Provide nothing but the number of lines containing the string "from".

Data provided ->
****************************************

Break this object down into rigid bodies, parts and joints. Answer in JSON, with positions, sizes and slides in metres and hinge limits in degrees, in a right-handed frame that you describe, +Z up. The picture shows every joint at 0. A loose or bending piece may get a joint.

****************************************

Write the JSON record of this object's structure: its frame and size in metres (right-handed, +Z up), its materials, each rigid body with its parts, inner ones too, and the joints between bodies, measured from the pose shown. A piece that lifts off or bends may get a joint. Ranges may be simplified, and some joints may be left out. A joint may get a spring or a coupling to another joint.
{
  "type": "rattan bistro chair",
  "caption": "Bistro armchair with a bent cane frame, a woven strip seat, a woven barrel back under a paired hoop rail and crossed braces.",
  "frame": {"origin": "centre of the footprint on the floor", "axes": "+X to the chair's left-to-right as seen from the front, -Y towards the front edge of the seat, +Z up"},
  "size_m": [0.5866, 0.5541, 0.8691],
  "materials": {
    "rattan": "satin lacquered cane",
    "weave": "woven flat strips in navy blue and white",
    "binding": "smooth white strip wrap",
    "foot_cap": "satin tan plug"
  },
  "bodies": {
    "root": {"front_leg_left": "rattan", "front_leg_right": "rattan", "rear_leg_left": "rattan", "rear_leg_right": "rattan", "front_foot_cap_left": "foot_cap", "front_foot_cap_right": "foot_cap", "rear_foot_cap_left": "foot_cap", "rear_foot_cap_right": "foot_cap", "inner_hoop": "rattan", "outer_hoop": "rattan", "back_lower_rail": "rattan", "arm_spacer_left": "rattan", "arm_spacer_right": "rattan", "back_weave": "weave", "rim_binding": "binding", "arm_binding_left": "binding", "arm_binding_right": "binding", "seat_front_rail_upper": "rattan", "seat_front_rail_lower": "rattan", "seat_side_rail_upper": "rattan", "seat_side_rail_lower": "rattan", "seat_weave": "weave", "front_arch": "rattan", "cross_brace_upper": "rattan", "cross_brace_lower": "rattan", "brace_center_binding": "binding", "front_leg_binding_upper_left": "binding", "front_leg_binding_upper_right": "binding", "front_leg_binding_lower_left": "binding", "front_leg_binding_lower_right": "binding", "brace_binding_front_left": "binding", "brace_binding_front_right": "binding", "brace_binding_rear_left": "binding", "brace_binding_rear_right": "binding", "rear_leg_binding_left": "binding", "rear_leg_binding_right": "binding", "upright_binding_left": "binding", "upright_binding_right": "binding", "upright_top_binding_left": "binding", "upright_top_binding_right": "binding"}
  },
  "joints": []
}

****************************************

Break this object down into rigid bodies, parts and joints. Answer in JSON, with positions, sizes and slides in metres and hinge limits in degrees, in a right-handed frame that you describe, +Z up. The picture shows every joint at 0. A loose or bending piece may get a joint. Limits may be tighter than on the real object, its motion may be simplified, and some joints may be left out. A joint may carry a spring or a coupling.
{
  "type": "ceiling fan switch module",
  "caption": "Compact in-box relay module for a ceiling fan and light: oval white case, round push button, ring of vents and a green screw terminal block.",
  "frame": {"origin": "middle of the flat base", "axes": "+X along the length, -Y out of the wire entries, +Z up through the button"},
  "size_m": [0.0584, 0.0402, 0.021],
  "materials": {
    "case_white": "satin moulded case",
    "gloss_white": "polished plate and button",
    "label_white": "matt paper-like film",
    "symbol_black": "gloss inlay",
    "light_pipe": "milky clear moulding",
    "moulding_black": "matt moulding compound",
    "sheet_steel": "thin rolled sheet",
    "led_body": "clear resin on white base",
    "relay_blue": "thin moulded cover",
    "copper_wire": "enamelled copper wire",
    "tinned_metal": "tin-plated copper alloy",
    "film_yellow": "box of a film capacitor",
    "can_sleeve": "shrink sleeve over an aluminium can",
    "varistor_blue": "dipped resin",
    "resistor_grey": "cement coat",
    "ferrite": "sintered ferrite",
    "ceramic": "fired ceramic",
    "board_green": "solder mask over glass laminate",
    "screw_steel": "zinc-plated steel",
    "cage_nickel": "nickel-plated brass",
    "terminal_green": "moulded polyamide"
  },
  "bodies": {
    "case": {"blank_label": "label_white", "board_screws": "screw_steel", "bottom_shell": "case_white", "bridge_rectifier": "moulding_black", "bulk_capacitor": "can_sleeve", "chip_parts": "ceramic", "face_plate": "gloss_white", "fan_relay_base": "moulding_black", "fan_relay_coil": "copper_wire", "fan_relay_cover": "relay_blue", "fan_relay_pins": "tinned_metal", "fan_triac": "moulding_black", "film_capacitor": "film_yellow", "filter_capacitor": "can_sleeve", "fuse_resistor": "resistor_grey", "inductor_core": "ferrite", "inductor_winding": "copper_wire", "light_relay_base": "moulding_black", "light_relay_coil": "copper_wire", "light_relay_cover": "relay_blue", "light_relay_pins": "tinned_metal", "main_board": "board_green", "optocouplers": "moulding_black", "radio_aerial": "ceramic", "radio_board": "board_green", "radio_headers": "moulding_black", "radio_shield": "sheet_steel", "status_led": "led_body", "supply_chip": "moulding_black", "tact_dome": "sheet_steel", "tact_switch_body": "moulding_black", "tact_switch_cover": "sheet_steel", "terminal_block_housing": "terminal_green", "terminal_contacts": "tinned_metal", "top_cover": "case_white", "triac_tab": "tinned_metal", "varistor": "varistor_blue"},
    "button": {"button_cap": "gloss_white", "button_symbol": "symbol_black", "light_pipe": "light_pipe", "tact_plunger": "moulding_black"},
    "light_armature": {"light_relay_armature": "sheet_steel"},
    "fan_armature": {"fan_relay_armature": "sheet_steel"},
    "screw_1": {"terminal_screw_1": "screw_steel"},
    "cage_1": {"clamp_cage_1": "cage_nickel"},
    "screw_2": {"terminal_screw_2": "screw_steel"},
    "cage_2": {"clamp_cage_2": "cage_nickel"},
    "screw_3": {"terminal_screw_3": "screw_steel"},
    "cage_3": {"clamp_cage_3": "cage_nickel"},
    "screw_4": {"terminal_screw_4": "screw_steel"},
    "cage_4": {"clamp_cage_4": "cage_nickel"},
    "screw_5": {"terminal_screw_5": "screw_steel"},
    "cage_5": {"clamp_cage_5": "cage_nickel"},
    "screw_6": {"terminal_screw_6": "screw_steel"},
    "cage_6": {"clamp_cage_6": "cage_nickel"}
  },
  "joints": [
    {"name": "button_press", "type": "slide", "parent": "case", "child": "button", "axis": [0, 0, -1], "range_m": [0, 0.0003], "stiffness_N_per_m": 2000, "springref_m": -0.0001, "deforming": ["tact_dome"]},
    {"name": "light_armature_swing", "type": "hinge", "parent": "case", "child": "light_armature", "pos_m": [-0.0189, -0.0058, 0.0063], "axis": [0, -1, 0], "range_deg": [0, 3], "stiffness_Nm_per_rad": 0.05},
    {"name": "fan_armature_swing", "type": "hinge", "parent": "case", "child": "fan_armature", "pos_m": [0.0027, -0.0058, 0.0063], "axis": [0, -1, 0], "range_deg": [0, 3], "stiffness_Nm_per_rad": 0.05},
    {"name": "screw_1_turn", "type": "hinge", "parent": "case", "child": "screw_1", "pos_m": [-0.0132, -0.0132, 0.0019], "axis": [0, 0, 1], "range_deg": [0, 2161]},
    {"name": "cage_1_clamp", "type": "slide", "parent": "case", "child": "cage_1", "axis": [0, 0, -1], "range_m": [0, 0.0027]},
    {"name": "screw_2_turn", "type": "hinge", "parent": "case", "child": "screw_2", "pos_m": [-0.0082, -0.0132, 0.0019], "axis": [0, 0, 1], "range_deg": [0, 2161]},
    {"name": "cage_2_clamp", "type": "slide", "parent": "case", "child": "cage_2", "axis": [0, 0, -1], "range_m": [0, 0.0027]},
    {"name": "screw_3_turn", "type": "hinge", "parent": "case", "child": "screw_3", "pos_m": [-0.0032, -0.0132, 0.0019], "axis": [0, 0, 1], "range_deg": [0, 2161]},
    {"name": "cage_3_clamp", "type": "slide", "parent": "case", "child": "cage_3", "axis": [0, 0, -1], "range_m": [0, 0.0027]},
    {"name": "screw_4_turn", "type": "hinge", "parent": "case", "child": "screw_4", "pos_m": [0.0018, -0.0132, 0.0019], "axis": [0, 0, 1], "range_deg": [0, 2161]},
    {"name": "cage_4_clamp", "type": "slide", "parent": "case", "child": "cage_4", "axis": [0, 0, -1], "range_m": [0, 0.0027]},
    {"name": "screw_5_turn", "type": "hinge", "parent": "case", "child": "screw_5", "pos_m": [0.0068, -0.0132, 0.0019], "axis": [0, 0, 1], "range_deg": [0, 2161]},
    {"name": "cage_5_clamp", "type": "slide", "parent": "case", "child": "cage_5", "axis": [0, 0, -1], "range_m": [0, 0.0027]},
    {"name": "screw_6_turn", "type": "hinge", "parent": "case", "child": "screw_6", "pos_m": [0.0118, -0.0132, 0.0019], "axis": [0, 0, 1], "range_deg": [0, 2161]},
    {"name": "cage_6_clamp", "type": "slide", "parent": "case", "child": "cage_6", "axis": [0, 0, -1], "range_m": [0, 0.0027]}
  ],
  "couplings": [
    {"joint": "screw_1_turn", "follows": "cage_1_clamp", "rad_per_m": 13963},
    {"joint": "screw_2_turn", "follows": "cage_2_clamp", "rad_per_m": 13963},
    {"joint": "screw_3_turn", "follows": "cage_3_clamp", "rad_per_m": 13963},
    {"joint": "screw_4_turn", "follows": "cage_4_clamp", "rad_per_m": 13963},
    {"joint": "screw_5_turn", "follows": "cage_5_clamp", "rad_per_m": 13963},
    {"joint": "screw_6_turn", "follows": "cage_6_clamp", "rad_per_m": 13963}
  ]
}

****************************************

Correct answer -> 2